1. Probably, this is not your first autograph session. What was it like when you were invited to have one for the first time? And how does it feel now?
The first time, it was actually me who asked whether I could participate in an autograph session. Back then I was quite nervous. I am always a little nervous, even today. Every writer is. Always. One simply doesn’t know whether people will show up… It’s hard to say how it will turn out.
2. How would it feel if nobody came? Would you continue with your writing, or would you interpret this as a sign of going in a wrong direction?
One must continue then. I know well that there are people out there who buy my books, so even if there was nobody who came… At one’s first signing, even well-known people have to wait for some hours. At my first signing, there came between four and six people, which I thought was very sad, while the book seller thought this very good. Even if you’re feeling disappointed or sorry: just keep on writing.
3. You have founded a publishing house called “Undrentide”. What does it mean?
It’s an old English word that stands for the time after lunch. I have read a tale about a queen who eats lunch and then lies down in a grove and falls asleep. When she gets up again, she has gone mad. People were afraid they would go insane if they slept after lunch. So basically, “Undrentide” means “Lunchtime”.
4. As a publisher, you work quite a lot with other people’s texts; has this had an influence on your own writing?
Yes and no. As a matter of fact, I have not written for quite a long time, my last book “Sår” was published in 2012, so it’s quite hard to anticipate how it will be. But one is influenced of course, one gets new inspirations, thinks “Sure, you can do it this way!” The biggest influence, however, is that I concentrate more on grammar, diction, such details. Otherwise, one comes into a bad state. It is hard to read finished books. When I was writing my own books, I was reading less, although this was most because I lacked time.

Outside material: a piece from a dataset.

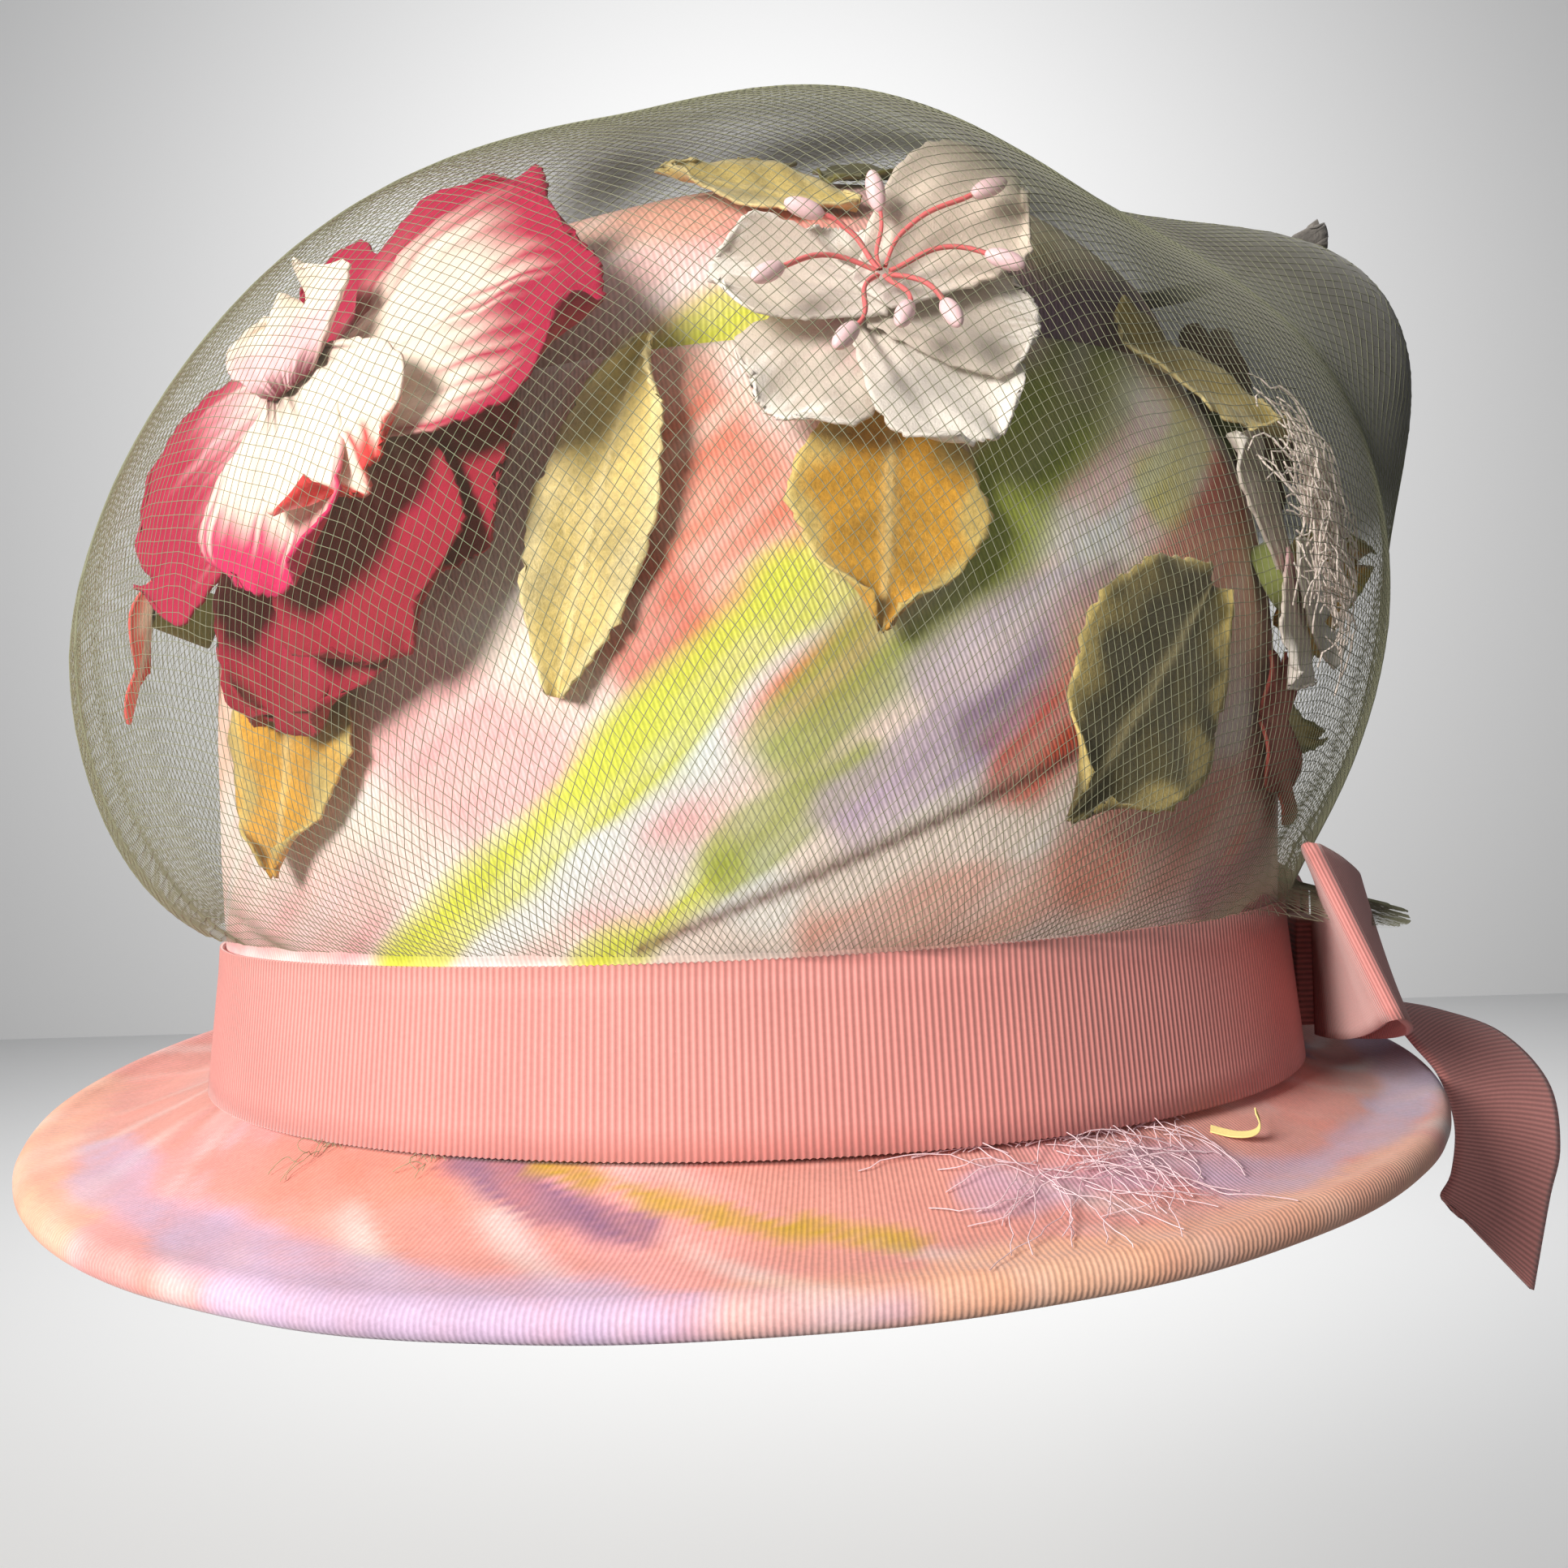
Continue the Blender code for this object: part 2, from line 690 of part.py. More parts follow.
def blade_spots(outline, turn, start, length, width, height_at):
    """A petal's or leaf's grid in the plane of its flower."""
    ahead = Vector((math.cos(math.radians(turn)), math.sin(math.radians(turn))))
    aside = Vector((ahead.y, -ahead.x))
    spots = []
    for along, half in outline:
        for edge in (-1.0, -0.5, 0.0, 0.5, 1.0):
            rounding = 0.10 * length * edge * edge if along > 0.9 else 0.0
            spot = ahead * (start + length * along - rounding)
            spot = spot + aside * (0.5 * width * half * edge)
            spots.append((spot.x, spot.y, height_at(spot, along, edge)))
    return spots


def flower_petals(name, azimuth, elevation, out, radius, low_bowl, high_bowl, rows):
    """Petals stacked outwards, each layer bowled a little more than the one below."""
    count = len(rows)
    kind = "rose" if name == "rose" else "organza"
    for index, (turn, length, width, layer) in enumerate(rows):
        bowl = low_bowl + (high_bowl - low_bowl) * layer / (count - 1)

        def height_at(spot, along, edge):
            reach = spot.length / radius
            return out + LAYER_PITCH * layer + bowl * radius * reach * reach

        spots = blade_spots(
            ROUND_OUTLINE, turn, -0.06 * radius, radius * length, radius * width, height_at
        )
        node = f"{name}_petal_{index + 1}"
        drape(node, azimuth, elevation, spots, strip_faces(len(ROUND_OUTLINE), 5),
              PETAL_THICK, kind)


def disc_faces(rings, count):
    """Faces of a disc seen from outside: a middle point, then rings outwards."""
    faces = [(0, 1 + step, 1 + (step + 1) % count) for step in range(count)]
    for ring in range(rings - 1):
        inside, outside = 1 + ring * count, 1 + (ring + 1) * count
        for step in range(count):
            ahead = (step + 1) % count
            faces.append((inside + step, outside + step, outside + ahead, inside + ahead))
    return faces


def stamped_blossom(name, azimuth, elevation, out, share, lobes, spin, bowl):
    """A blossom stamped from one piece of cloth."""
    radius = SIDE_FLOWER_RADIUS * share
    count = lobes * 4
    reaches = (0.45, 1.0)
    spots = [(0.0, 0.0, out)]
    for reach in reaches:
        for step in range(count):
            turn = math.radians(360.0 * step / count + spin)
            lobe = abs(math.sin(0.5 * lobes * (turn - math.radians(spin))))
            edge = reach * (1.0 - 0.34 * reach * (1.0 - lobe ** 0.6))
            spot = Vector((math.cos(turn), math.sin(turn))) * (radius * edge)
            spots.append((spot.x, spot.y, out + bowl * radius * edge * edge))
    kind = "brown" if name.startswith("brown") else "pink"
    if name.startswith("cream"):
        kind = "organza"
    drape(name, azimuth, elevation, spots, disc_faces(len(reaches), count),
          PETAL_THICK, kind)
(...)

5. Your first book was published with another publishing house, while you published the second and third one yourself.
Yes. It felt safer, I have more control of my own. My father is a graphic designer, so he took care of the outer form. But being your own publisher also bears a certain uncertainty; one becomes blind for one’s own text. Small mistakes and so on. But it’s still better to be on your own. When my first book was published, there was no one who informed me “this is happening now” and so on. It’s not great not to get answers.
6. Which criteria does a book need to fulfill in order for you to publish it? What is a good book according to you?
It must have something that sticks with you: interesting story, language, something. It’s also good if it stands a little bit outside the traditional fantasy genre, outside the cliché. Outside the standard.
7. What three books by other writers are or have been important for you?
I like classics. Wuthering Heights has been with me for a long time. Though I don’t know whether I would like it if I read it again today. Furthermore, I like Terry Pratchett’s books. They werethe first fantasy books I read. I think I started with “Eric”, although it is not the first one in the series. They are so mad, you can do whatever you want in them. A third author… There is a Vietnamese author, Nguyen Huy Thiep, who writes magic realism. When one reads his books, they seem so commonplace, but there are elements in them that make one think: ”But, wait…”
8. Do you write on your computer or by hand?
I write the first sketch by hand, onto such A5-booklets you use in school. I like to write in bed – draft first chaotic sketches without any system at all, scenes as they come up. I arrange them later on. Typing them on my computer is only a second step.
9. You have said in another interview that your books’ origins lie in Swedish myths. How important is Sweden and its historical and cultural heritage for you as a writer?
Very much. It feels like a huge treasure fo gold which is quite unknown generally. There is so much popular belief and old myths one could make much more of. But it comes gradually. I think Kristina Hård is one of the most recent ones, she uses trolls. All kinds of old histories, Babylonian myths, Chinese stories, are exciting. It’s less about it being Swedish than about it being old.
10. What book took you most time to write?
The first book, “Eldfloder”, took me most time to write because it was so unfamiliar. I hadn’t written that way before. I have always written, short stories, school exercises, just for the fun. At first, it was supposed to become a novella, and then I continued, and the guy I was working with thought, that it was too short, that I should write more. It took me three years. There are noticeable differences between the language of the first and the final sketch. I think it would differ as well if I wrote it today. Actually, there are plans to redact “Eldfloder” and edit a new edition in my own publishing house. At first I thought it might be a good idea to do it for Swecon, but now this seems to be quite unrealistic. I might well take some more years.
11. What do you do if you don’t work or do something job-related?
I like computer games, fantasy games to be more precise. The majority of my spare time is dedicated to my publishing house, but of course I also enjoy being with my family.
12. What is your favourite place in Sweden?
The woods. All kinds of woods. Dark and mossy woods.